Continuamos a narração das memórias do Sr. Batista:
- Como perdi o meu primeiro dinheiro com fiado
Logo depois que comecei a negociar, veio morar vizinho a nós um funcionário dos Correios, de nome Manoel Pereira. Chegou, deu-se a conhecer e pediu pra fazer umas compras fiado, que pagaria no final do mês quando recebesse o salário. Não hesitei em vender, já que se tratava de um funcionário público, ordenado seguro, e um freguês a mais. Passaram-se trinta dias até que saísse o seu pagamento. Nessas alturas estava devendo Cr$ 500,00, que representava quase um quarto do meu estoque de mercadorias.

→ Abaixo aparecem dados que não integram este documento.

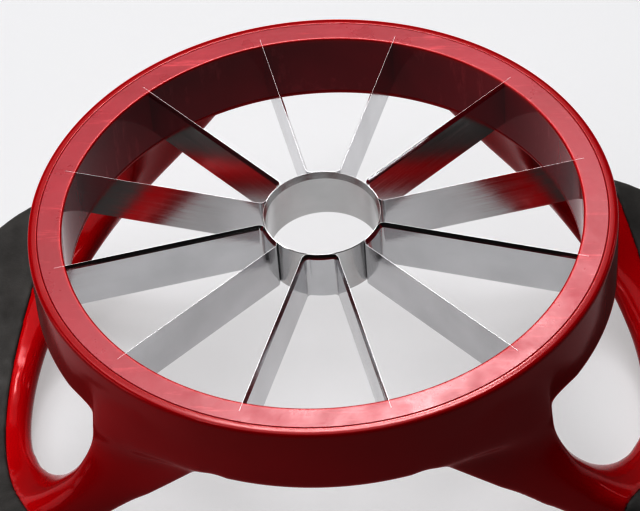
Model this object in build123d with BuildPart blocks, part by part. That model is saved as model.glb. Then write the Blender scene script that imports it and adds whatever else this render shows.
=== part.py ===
from build123d import *
import os
from math import atan, cos, degrees, radians, sin, sqrt

# Apple divider and corer: a ring with two loop handles, twelve radial blades
# and a corer tube in the middle.  All sizes are in millimetres.
# It is modelled as it lies when its cutting face is turned up: it stands on
# its two handles, the cutting edges point up (+Z), and the handles lie
# along X.  The origin is under the corer's axis, at the lowest point.
# "Depth" below means the distance down from the cutting face.

# ---- driving dimensions ---------------------------------------------------
HEIGHT = 60.0          # from the handles' lowest point to the cutting face

OPENING_R = 50.0       # inside of the ring, a 100 mm opening for the fruit
RING_R = 56.6          # outside of the ring
RING_H = 14.8          # height of the ring's wall
RIM_ROUND = 0.9        # rounding of the ring's outer top edge
FOOT_ROUND = 0.5       # rounding of the ring's outer bottom edge

RETAINER_R = 54.7      # outside of the blade retainer pressed into the ring
RETAINER_H = 13.8      # height of the retainer
SEAT_PLAY = 0.05       # clearance around the retainer in its seat
SEAM_CHAMFER = 0.15    # small chamfers that meet at the seam around it
MOUTH_ROUND = 0.5      # rounding of the opening's top edge

BLADES = 12            # cutting edges, two on each folded strip
BLADE_T = 0.5          # sheet thickness of the strips
BLADE_H = 10.6         # height of the strips
BLADE_TIP_R = 52.2     # how far each blade reaches into the retainer
BLADE_BEND = 0.8       # inside radius where a strip bends round the corer
BEVEL_H = 0.85         # height of the ground bevel along a strip's edge
EDGE_T = 0.08          # flat left at a ground edge
SLOT_PLAY = 0.04       # gap on each side of a blade in its slot

CORER_R = 11.35        # outside of the corer tube
CORER_T = 0.5          # wall of the corer tube
CORER_BEVEL_H = 1.4    # height of the bevel inside the corer's edge

HOLE_ANGLE = 41.5      # half the finger opening's span around the ring, degrees
HOLE_DROP = 35.5       # how far the finger opening goes below the ring's wall
ARM_ANGLE = 68.3       # where an arm runs out inside the ring's wall, degrees
ARM_END = 14.2         # depth of its lower edge there
ARM_ROOT = 11.0        # depth from which the arms are merged into the wall
FLARE = 12.7           # how far the inner side leans out towards the bar
HANDLE_X = 84.0        # reach of a handle from the axis
HANDLE_Y = 46.5        # half the width across the arms
HANDLE_CORNER = 25.0   # plan radius of the handle's corners
RIDGE_TOP = 49.5       # depth of the bar's upper outer edge, at its middle
RIDGE_RISE = 13.0      # how much shallower that edge is at the corners
RIDGE_ANGLE = 37.0     # where the corners are, degrees
EDGE_ROUND = 2.5       # rounding of the handle's edges
FOOT_FLAT = 0.6        # how much is flattened off where a handle stands
STATIONS = [0, 8, 16, 23, 29, 33.5, 37, 39.5, 41, 43, 47, 52, 57, 62, ARM_ANGLE]

GRIP_T = 2.6           # thickness of the soft grip over the bar
GRIP_EDGE_X = 66.9     # where the grip begins, at the middle of the bar
GRIP_EDGE_R = 102.0    # plan radius of the grip's inner edge

PAIR_ANGLE = 360 / (BLADES / 2)     # from one folded strip to the next
SPOKE_ANGLE = 180 / BLADES          # from a strip's middle to its blades


# ---- the handle's shape ---------------------------------------------------
def reach(angle):
    """Plan distance from the axis to the handle's outline at an angle."""
    cx, cy = HANDLE_X - HANDLE_CORNER, HANDLE_Y - HANDLE_CORNER
    c, s = cos(radians(angle)), sin(radians(abs(angle)))
    off = cx * s - cy * c
    corner = cx * c + cy * s + sqrt(max(HANDLE_CORNER**2 - off**2, 0))
    if corner * c < cx:
        return HANDLE_Y / s
    if corner * s < cy:
        return HANDLE_X / c
    return corner


def lean(depth):
    """Radius of the handle's inner side at a depth."""
    t = max(depth - RING_H, 0) / (HEIGHT - RING_H)
    return OPENING_R + 0.2 + FLARE * sin(radians(90 * t**1.3))


def handle_corners(angle):
    """Five corners of the handle's section at an angle, as (radius, depth)."""
    a = abs(angle)
    low = ARM_END + (HEIGHT + FOOT_FLAT - ARM_END) * cos(radians(a * 90 / ARM_ANGLE))
    ridge = max(RIDGE_TOP - RIDGE_RISE * (a / RIDGE_ANGLE) ** 2, ARM_ROOT + 1)
    if a < HOLE_ANGLE:
        hole = RING_H + HOLE_DROP * sqrt(1 - (a / HOLE_ANGLE) ** 2)
        wall = 3 + 3.4 * (a / HOLE_ANGLE) ** 3
        tuck = 2.5 * cos(radians(a * 90 / HOLE_ANGLE))
        top_in = (lean(hole), hole + tuck)
        lip = (lean(hole) + wall, hole)
    else:
        top_in = (OPENING_R + 0.4, ARM_ROOT)
        lip = (RING_R - 0.4, ARM_ROOT)
    shoulder = (max(reach(a) - 1.5, RING_R - 0.3), ridge)
    low_out = (max(reach(a), RING_R - 0.25), low)
    inner_low = max(low - 1.2 - 2.3 * min(a / RIDGE_ANGLE, 1), ARM_ROOT + 2)
    low_in = (lean(inner_low) + 0.5, inner_low)
    return [top_in, lip, shoulder, low_out, low_in]


def inset(corners, amount):
    """The same outline moved inwards by an amount."""
    if not amount:
        return corners
    count = len(corners)
    sides = []
    for i, a in enumerate(corners):
        b = corners[(i + 1) % count]
        along = (b - a).normalized()
        inward = Vector(along.Y, -along.X) * amount
        sides.append((a + inward, along))
    moved = []
    for i, (b, v) in enumerate(sides):
        a, u = sides[i - 1]
        cross = u.X * v.Y - u.Y * v.X
        t = ((b - a).X * v.Y - (b - a).Y * v.X) / cross
        moved.append(a + u * t)
    return moved


def handle_section(angle, amount=0.0):
    """The handle's section on the half plane through the axis at an angle."""
    c, s = cos(radians(angle)), sin(radians(angle))
    corners = [Vector(r, -depth) for r, depth in handle_corners(angle)]
    corners = inset(corners, amount)
    count = len(corners)
    with BuildSketch(Plane((0, 0, HEIGHT), x_dir=(c, s, 0), z_dir=(s, -c, 0))) as section:
        with BuildLine():
            ends = []
            for i, p in enumerate(corners):
                before, after = corners[i - 1] - p, corners[(i + 1) % count] - p
                cut = min(EDGE_ROUND, 0.45 * before.length, 0.45 * after.length)
                ends.append((p + before.normalized() * cut, p + after.normalized() * cut))
            for i, p in enumerate(corners):
                Bezier(ends[i][0], p, ends[i][1])
                Line(ends[i][1], ends[(i + 1) % count][0])
        make_face()
    return section.sketch


def both_ways(angles):
    """A list of angles from 0 up, extended to the negative side."""
    return [-a for a in reversed(angles[1:])] + angles


# ---- helper forms: one handle as a whole, and how it divides --------------
with BuildPart() as floor_cut:
    Box(4 * HANDLE_X, 4 * HANDLE_Y, HEIGHT, align=(Align.CENTER, Align.CENTER, Align.MAX))

with BuildPart() as handle_form:
    loft([handle_section(a) for a in both_ways(STATIONS)])
    add(floor_cut.part, mode=Mode.SUBTRACT)

with BuildPart() as grip_zone:
    with BuildSketch():
        Rectangle(2 * HANDLE_X, 4 * HANDLE_Y, align=(Align.MIN, Align.CENTER))
        with Locations((GRIP_EDGE_X - GRIP_EDGE_R, 0)):
            Circle(GRIP_EDGE_R, mode=Mode.SUBTRACT)
    extrude(amount=HEIGHT, both=True)

with BuildPart() as bar_core:
    loft([handle_section(a, GRIP_T) for a in both_ways(STATIONS[:9])])
    add(grip_zone.part, mode=Mode.INTERSECT)

with BuildPart() as bare_handle:
    add(handle_form.part)
    add(grip_zone.part, mode=Mode.SUBTRACT)
    add(bar_core.part)


# ---- frame: the ring's outer wall with both handles, one moulding ---------
with BuildPart() as frame:
    with BuildSketch(Plane.XZ) as wall:
        with BuildLine():
            Polyline(
                (OPENING_R, HEIGHT - RING_H),
                (RING_R, HEIGHT - RING_H),
                (RING_R, HEIGHT),
                (RETAINER_R + SEAT_PLAY, HEIGHT),
                (RETAINER_R + SEAT_PLAY, HEIGHT - RETAINER_H),
                (OPENING_R, HEIGHT - RETAINER_H),
                close=True,
            )
        make_face()
        outer = wall.vertices().group_by(Axis.X)[-1].sort_by(Axis.Y)
        fillet(outer[0], FOOT_ROUND)
        fillet(outer[1], RIM_ROUND)
        seam = wall.vertices().group_by(Axis.Y)[-1].sort_by(Axis.X)[0]
        chamfer(seam, SEAM_CHAMFER)
    revolve(axis=Axis.Z)
    for turn in (0, 180):
        add(bare_handle.part, rotation=(0, 0, turn))
    with BuildSketch(Plane.XY.offset(HEIGHT - RETAINER_H)):
        Circle(RETAINER_R + SEAT_PLAY)
    extrude(amount=RETAINER_H - SEAM_CHAMFER, mode=Mode.SUBTRACT)

# ---- soft grips, one around each bar --------------------------------------
with BuildPart() as right_grip:
    add(handle_form.part)
    add(grip_zone.part, mode=Mode.INTERSECT)
    add(bar_core.part, mode=Mode.SUBTRACT)

with BuildPart() as left_grip:
    add(right_grip.part, rotation=(0, 0, 180))

# ---- retainer: the flat ring that holds the blades' ends ------------------
with BuildPart() as retainer_ring:
    with BuildSketch(Plane.XZ) as profile:
        with Locations((OPENING_R, HEIGHT)):
            Rectangle(RETAINER_R - OPENING_R, RETAINER_H, align=(Align.MIN, Align.MAX))
        top = profile.vertices().group_by(Axis.Y)[-1].sort_by(Axis.X)
        fillet(top[0], MOUTH_ROUND)
        chamfer(top[1], SEAM_CHAMFER)
    revolve(axis=Axis.Z)
    slot_length = BLADE_TIP_R + SLOT_PLAY - OPENING_R + 1
    with BuildSketch(Plane.XY.offset(HEIGHT)):
        with PolarLocations(OPENING_R - 1, BLADES, start_angle=SPOKE_ANGLE):
            Rectangle(slot_length, BLADE_T + 2 * SLOT_PLAY, align=(Align.MIN, Align.CENTER))
    extrude(amount=-BLADE_H, mode=Mode.SUBTRACT)

# ---- corer tube, sharpened from the inside --------------------------------
with BuildPart() as corer_ring:
    with BuildSketch(Plane.XZ):
        with BuildLine():
            Polyline(
                (CORER_R, HEIGHT),
                (CORER_R, HEIGHT - BLADE_H),
                (CORER_R - CORER_T, HEIGHT - BLADE_H),
                (CORER_R - CORER_T, HEIGHT - CORER_BEVEL_H),
                (CORER_R - EDGE_T, HEIGHT),
                close=True,
            )
        make_face()
    revolve(axis=Axis.Z)


# ---- blade strips: two blades and a bridge round the corer, folded --------
def on_spoke(along, across, side):
    """A point beside a blade's middle line; across is away from the pair's middle."""
    c, s = cos(radians(SPOKE_ANGLE)), sin(radians(SPOKE_ANGLE))
    return (along * c - across * s, side * (along * s + across * c))


def start_on(radius, across):
    """Where a line beside a blade's middle line meets a circle round the axis."""
    return sqrt(radius**2 - across**2)


half = BLADE_T / 2
bridge_r = CORER_R + BLADE_T
inner = start_on(bridge_r, half)
outer = start_on(CORER_R, half)

with BuildPart() as folded_strip:
    with BuildSketch(Plane.XY.offset(HEIGHT - BLADE_H)) as plan:
        with BuildLine():
            Polyline(
                on_spoke(outer, half, 1),
                on_spoke(BLADE_TIP_R, half, 1),
                on_spoke(BLADE_TIP_R, -half, 1),
                on_spoke(inner, -half, 1),
            )
            ThreePointArc(on_spoke(inner, -half, 1), (bridge_r, 0), on_spoke(inner, -half, -1))
            Polyline(
                on_spoke(inner, -half, -1),
                on_spoke(BLADE_TIP_R, -half, -1),
                on_spoke(BLADE_TIP_R, half, -1),
                on_spoke(outer, half, -1),
            )
            ThreePointArc(on_spoke(outer, half, -1), (CORER_R, 0), on_spoke(outer, half, 1))
        make_face()
        bends = plan.vertices().filter_by(lambda v: Vector(v.X, v.Y).length < 2 * CORER_R)
        bends = bends.sort_by(lambda v: Vector(v.X, v.Y).length)
        fillet(bends[:2], BLADE_BEND + BLADE_T)
        fillet(bends[2:], BLADE_BEND)
    extrude(amount=BLADE_H)
    with BuildSketch(Plane.XY.offset(HEIGHT - BEVEL_H)) as ground_side:
        with BuildLine():
            Polyline(
                on_spoke(inner, -half, -1),
                on_spoke(BLADE_TIP_R + 2, -half, -1),
                on_spoke(BLADE_TIP_R + 2, -half, 1),
                on_spoke(inner, -half, 1),
            )
            ThreePointArc(on_spoke(inner, -half, 1), (bridge_r, 0), on_spoke(inner, -half, -1))
        make_face()
        corners = ground_side.vertices().sort_by(Axis.X)[:2]
        fillet(corners, BLADE_BEND)
    bevel_angle = degrees(atan((BLADE_T - EDGE_T) / BEVEL_H))
    extrude(amount=BEVEL_H, taper=-bevel_angle, mode=Mode.SUBTRACT)

strips = []
for n in range(BLADES // 2):
    with BuildPart() as blade_strip:
        add(folded_strip.part, rotation=(0, 0, (n + 0.5) * PAIR_ANGLE))
    blade_strip.part.label = "blade_strip_%d" % (n + 1)
    strips.append(blade_strip.part)

# ---- names and files ------------------------------------------------------
frame.part.label = "frame"
right_grip.part.label = "right_grip"
left_grip.part.label = "left_grip"
retainer_ring.part.label = "retainer_ring"
corer_ring.part.label = "corer_ring"

os.makedirs("parts", exist_ok=True)
pieces = [frame.part, right_grip.part, left_grip.part, retainer_ring.part, corer_ring.part]
for piece in pieces + strips:
    export_step(piece, "parts/%s.step" % piece.label)
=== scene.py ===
import bmesh
import bpy
import math
import numpy as np
from itertools import product
from mathutils import Matrix, Vector


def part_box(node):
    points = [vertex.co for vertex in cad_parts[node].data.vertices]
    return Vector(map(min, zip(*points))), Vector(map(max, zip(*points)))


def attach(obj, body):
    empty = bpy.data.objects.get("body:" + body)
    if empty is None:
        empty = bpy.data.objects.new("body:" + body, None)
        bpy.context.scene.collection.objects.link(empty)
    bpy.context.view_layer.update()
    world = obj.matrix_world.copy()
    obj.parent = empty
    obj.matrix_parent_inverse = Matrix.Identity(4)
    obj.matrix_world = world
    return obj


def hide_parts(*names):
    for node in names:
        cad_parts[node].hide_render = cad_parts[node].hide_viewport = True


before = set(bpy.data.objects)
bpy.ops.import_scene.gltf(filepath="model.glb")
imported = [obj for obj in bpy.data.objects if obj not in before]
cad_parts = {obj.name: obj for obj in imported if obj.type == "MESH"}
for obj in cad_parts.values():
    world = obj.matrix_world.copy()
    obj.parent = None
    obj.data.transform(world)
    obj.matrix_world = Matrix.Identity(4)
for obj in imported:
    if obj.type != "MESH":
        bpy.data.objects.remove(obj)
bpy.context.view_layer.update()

MM = 0.001
TINY = 1e-9                 # keeps a division from meeting zero


def radius_of(node):
    """Outside radius of a round node in mm, from its box in the frame."""
    return round(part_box(node)[1][0] / MM, 2)


def height_of(node):
    """Height of a node in mm, from its box in the frame."""
    low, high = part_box(node)
    return round((high[2] - low[2]) / MM, 2)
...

Pois bem, findo o prazo eu estava ansioso para receber e fazer novas compras, mas o homem não apareceu. Veio uma moça, sua cunhada, avisar que ele tinha entrado de férias e viajado, mas logo que voltasse viria pagar o débito. É claro que não continuei vendendo para ele. Mas quando voltou não compareceu para pagar, e em seguida mudou-se para outro bairro. Até aí não me preocupei muito, pois todas as noites me encontrava com o dito na porta do edifício dos Correios.
Passaram-se doze meses sem que nada conseguisse. A paciência estava se esgotando. E em conversa com um amigo, este aconselhou-me a recorrer ao diretor da instituição, quem sabe ele atenderia?
Era o Dr. Ismael Machado. Fiz-lhe uma carta explicando o caso e pedindo a sua ajuda. Respondeu-me, de forma bastante cordial, que não podia descontar diretamente da folha do funcionário, pois era contra a lei; mas chamaria a atenção do devedor e o aconselharia a ir pagar a dívida.
Fiquei aguardando. E de fato, no fim do mês, quando recebeu o dinheiro, veio direto falar comigo, mas chegou completamente embriagado. Foi entrando e dizendo: “O senhor deu parte de mim ao Diretor!” Respondi-lhe que sim, “tentei resolver com você, como não foi possível, apelei para o seu chefe!” Disse-me, pois: “Eu nem paguei, nem vou pagar”, completando em seguida, “porque você é um ladrão!”. Fiquei olhando para o bêbado com a cabeça cheia de pensamentos ruins, e depois de refletir por alguns segundos, com um nó preso à garganta, falei-lhe: “Manoel, você tem razão, eu sou ladrão mesmo, roubei da boca de meus filhos para dar a um sujeito sem vergonha como você para beber de cachaça”; e aí, já com mais raiva, emendei com uma voz mais repreensiva: “Agora, retire-se imediatamente da minha porta antes que lhe arrebente a cara!” Baixou a cabeça e foi embora pra nunca mais. E desse modo, acabei por perder o meu primeiro dinheiro com fiado.